Nei confronti del popolo armeno si è compiuto non solo un “genocidio fisico” che non è riconosciuto dallo stato erede di quello che l'ha perpetrato, ma si è consumato e si consuma ancora oggi una devastazione che riguarda il patrimonio culturale.

Nelle regioni storiche dell’Armenia occidentale la repubblica turca ha messo in atto una distruzione pressoché completa della memoria armena, distruggendo edifici, trasformando chiese in moschee o in stalle, trasformando le scuole armene in collegi turchi, falsificando la memoria storica.

La presenza armena è stata per esempio cancellata dalla toponomastica, laddove si sono conservati dei monumenti armeni, non si dice che sono armeni. Se si va nella capitale Ani, tutte le didascalie delle rovine di quella che è stata la maggiore città armena, non citano mai gli armeni.

La falsificazione della storia è presente anche nelle discipline scolastiche poiché in Turchia nelle scuole si studia una versione profondamente diversa da quello che è accaduto, secondo una politica di falsificazione.

La Turchia non ha mai riconosciuto il genocidio, immaginiamoci come starebbero gli Ebrei se la Germania negasse quello che ha commesso nei loro confronti.
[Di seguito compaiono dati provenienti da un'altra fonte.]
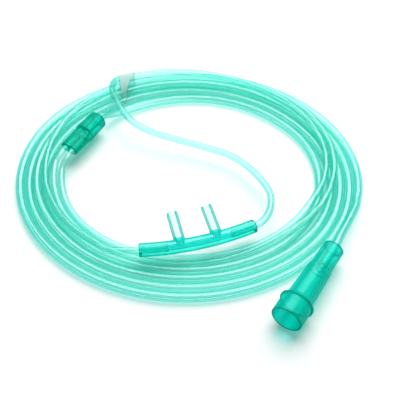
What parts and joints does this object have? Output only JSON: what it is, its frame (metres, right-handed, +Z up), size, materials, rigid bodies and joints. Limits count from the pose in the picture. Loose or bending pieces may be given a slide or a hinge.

Neanche Israele, peraltro, riconosce il genocidio armeno.

Il genocidio culturale procede anche ad opera dell’Azerbaigian nella regione storicamente armena del Nakhichevan in cui sono state distrutte tutte le 85 chiese armene e 10.000 croci di pietra sono state polverizzate.

E’ dunque importante tanto ricordare dal punto di vista storico quello che è successo quanto, dal punto di vista culturale, riflettere su quello che sta accadendo ancora oggi; tanto più in una città come Venezia, che per molti aspetti è la località al mondo più importante per la diaspora armena, dove c’è ancora un monastero armeno, dove gli armeni hanno pubblicato il loro primo libro a stampa, dove esiste ancora la comunità armena, dove si insegna armeno: il contributo di diffusione della conoscenza della tragedia del genocidio armeno che può dare Venezia e con lei Ca’ Foscari è considerevole.